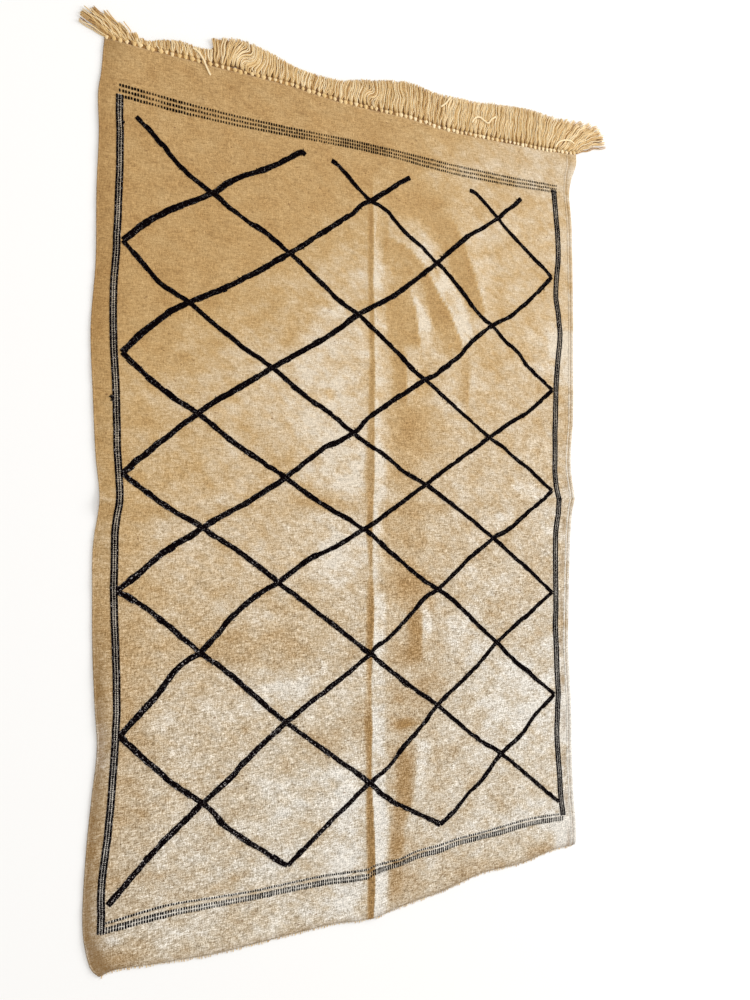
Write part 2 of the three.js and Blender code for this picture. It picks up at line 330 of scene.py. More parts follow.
def noiseOf(tree, where, scale, stretch, heading, detail, roughness):
    # Cloudy noise with `scale` lumps in a metre, drawn out by `stretch` along its own axes, which
    # are turned by `heading` degrees.
    turn = (0, 0, np.radians(heading))
    wanted = {"Vector": where, "Rotation": turn, "Scale": stretch}
    placed = addNode(tree, "ShaderNodeMapping", wanted, vector_type="TEXTURE").outputs[0]
    wanted = {"Vector": placed, "Scale": scale, "Detail": detail, "Roughness": roughness}
    return addNode(tree, "ShaderNodeTexNoise", wanted).outputs["Fac"]


def around(tree, noise, size):
    # A noise moved to lie around 0: (noise - 0.5) x size.
    return times(tree, calc(tree, "SUBTRACT", noise, 0.5), size)


def newMaterial(name, roughness, sheen, gloss):
    # A wool finish: hardly any gloss, and a faint sheen of loose fibres.
    material = bpy.data.materials.new(name)
    material.use_nodes = True
    shader = material.node_tree.nodes["Principled BSDF"]
    wanted = {"Roughness": roughness, "Specular IOR Level": gloss, "Sheen Weight": sheen,
              "Sheen Roughness": 0.6}
    for socket, value in wanted.items():
        shader.inputs[socket].default_value = value
    return material, material.node_tree, shader


def paint(tree, shader, colour, height, strength, distance):
    # Gives the shader its colour, and tilts its normal as if the surface rose by height x distance.
    tree.links.new(colour, shader.inputs["Base Color"])
    wanted = {"Height": height, "Strength": strength, "Distance": distance}
    bump = addNode(tree, "ShaderNodeBump", wanted)
    tree.links.new(bump.outputs["Normal"], shader.inputs["Normal"])


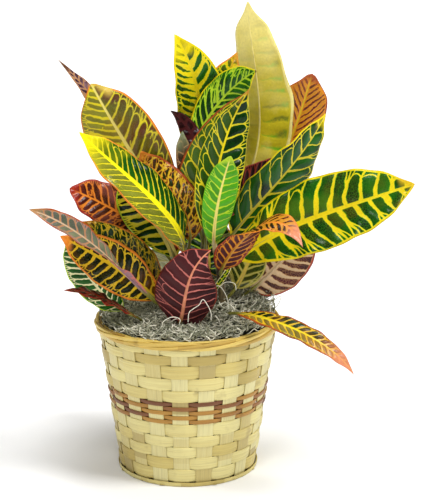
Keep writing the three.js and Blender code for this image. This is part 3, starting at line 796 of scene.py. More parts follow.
def stalk_material(name, stalk, rib):
    """Stalk tone at the foot, turning to the tone of the midrib on the blade's back."""
    material, tree = new_material(name)
    at = place_in_object(tree)
    streaks = tree.noise(tree.vector("MULTIPLY", at, (1.0, 1.0, 0.25)), 420.0, 3.0)
    paint = tree.blend(tree.ramp(tree.attribute("part"), 0.0, 0.2), TONES[stalk], TONES[rib])
    paint = tree.vector("SCALE", paint, scale=tree.ramp(streaks, 0.3, 0.7, 0.75, 1.05))
    surfaced(tree, paint, 0.42, streaks, 0.3, 0.3 * MM, Coat_Weight=0.1)
    return material


# What a leaf has unless it says otherwise. Ripple and quilt are in mm, the fold is in degrees.
USUAL_LEAF = dict(
    widest=0.5, full=1.6, fold=10, curl=-0.1, ripple=1.0, waves=4.0, quilt=0.35,
    stalk_tone="moss olive", shows_under=False, top={}, under={},
)
# A leaf's mid is three points on its midrib: picture across, picture down, depth behind the axis.
# Its face is where the blade looks at its foot and at its tip: turn and tilt, turn and tilt.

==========

Required work — All of the data needs to be printed once more, exactly.

Response —
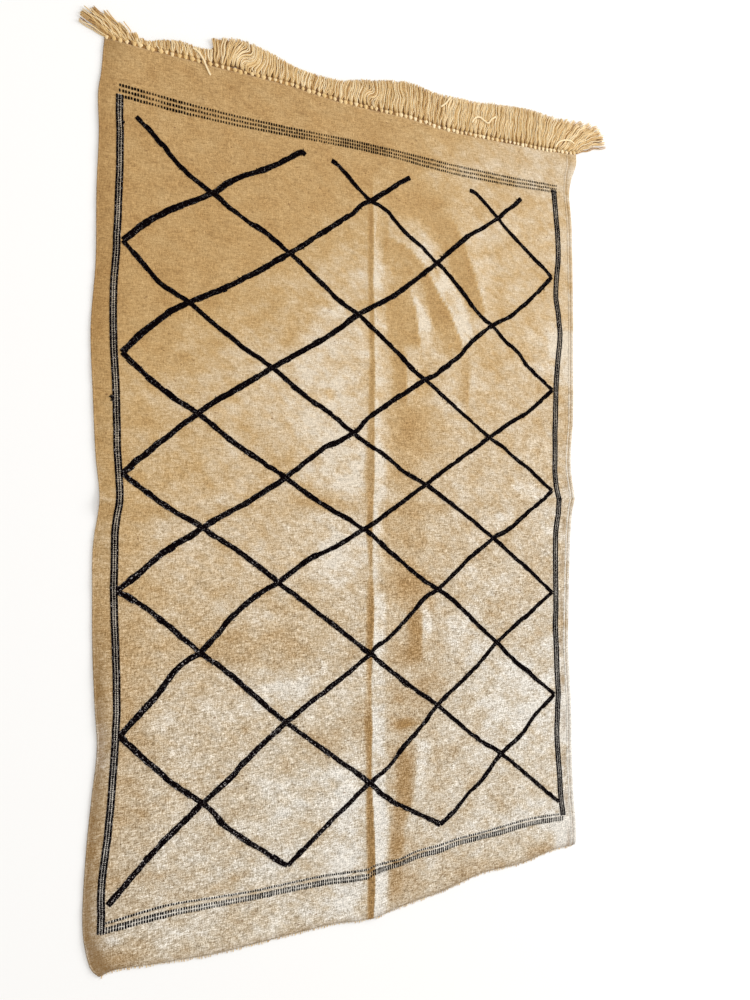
Write part 2 of the three.js and Blender code for this picture. It picks up at line 330 of scene.py. More parts follow.
def noiseOf(tree, where, scale, stretch, heading, detail, roughness):
    # Cloudy noise with `scale` lumps in a metre, drawn out by `stretch` along its own axes, which
    # are turned by `heading` degrees.
    turn = (0, 0, np.radians(heading))
    wanted = {"Vector": where, "Rotation": turn, "Scale": stretch}
    placed = addNode(tree, "ShaderNodeMapping", wanted, vector_type="TEXTURE").outputs[0]
    wanted = {"Vector": placed, "Scale": scale, "Detail": detail, "Roughness": roughness}
    return addNode(tree, "ShaderNodeTexNoise", wanted).outputs["Fac"]


def around(tree, noise, size):
    # A noise moved to lie around 0: (noise - 0.5) x size.
    return times(tree, calc(tree, "SUBTRACT", noise, 0.5), size)


def newMaterial(name, roughness, sheen, gloss):
    # A wool finish: hardly any gloss, and a faint sheen of loose fibres.
    material = bpy.data.materials.new(name)
    material.use_nodes = True
    shader = material.node_tree.nodes["Principled BSDF"]
    wanted = {"Roughness": roughness, "Specular IOR Level": gloss, "Sheen Weight": sheen,
              "Sheen Roughness": 0.6}
    for socket, value in wanted.items():
        shader.inputs[socket].default_value = value
    return material, material.node_tree, shader


def paint(tree, shader, colour, height, strength, distance):
    # Gives the shader its colour, and tilts its normal as if the surface rose by height x distance.
    tree.links.new(colour, shader.inputs["Base Color"])
    wanted = {"Height": height, "Strength": strength, "Distance": distance}
    bump = addNode(tree, "ShaderNodeBump", wanted)
    tree.links.new(bump.outputs["Normal"], shader.inputs["Normal"])


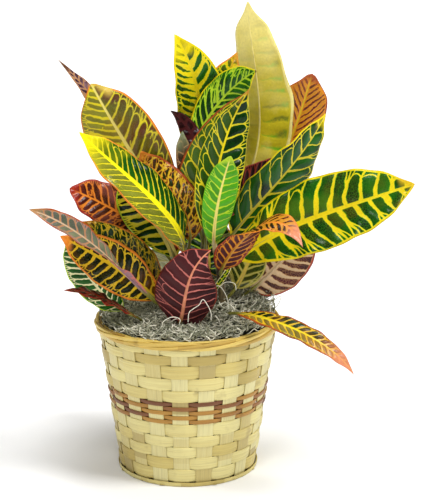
Keep writing the three.js and Blender code for this image. This is part 3, starting at line 796 of scene.py. More parts follow.
def stalk_material(name, stalk, rib):
    """Stalk tone at the foot, turning to the tone of the midrib on the blade's back."""
    material, tree = new_material(name)
    at = place_in_object(tree)
    streaks = tree.noise(tree.vector("MULTIPLY", at, (1.0, 1.0, 0.25)), 420.0, 3.0)
    paint = tree.blend(tree.ramp(tree.attribute("part"), 0.0, 0.2), TONES[stalk], TONES[rib])
    paint = tree.vector("SCALE", paint, scale=tree.ramp(streaks, 0.3, 0.7, 0.75, 1.05))
    surfaced(tree, paint, 0.42, streaks, 0.3, 0.3 * MM, Coat_Weight=0.1)
    return material


# What a leaf has unless it says otherwise. Ripple and quilt are in mm, the fold is in degrees.
USUAL_LEAF = dict(
    widest=0.5, full=1.6, fold=10, curl=-0.1, ripple=1.0, waves=4.0, quilt=0.35,
    stalk_tone="moss olive", shows_under=False, top={}, under={},
)
# A leaf's mid is three points on its midrib: picture across, picture down, depth behind the axis.
# Its face is where the blade looks at its foot and at its tip: turn and tilt, turn and tilt.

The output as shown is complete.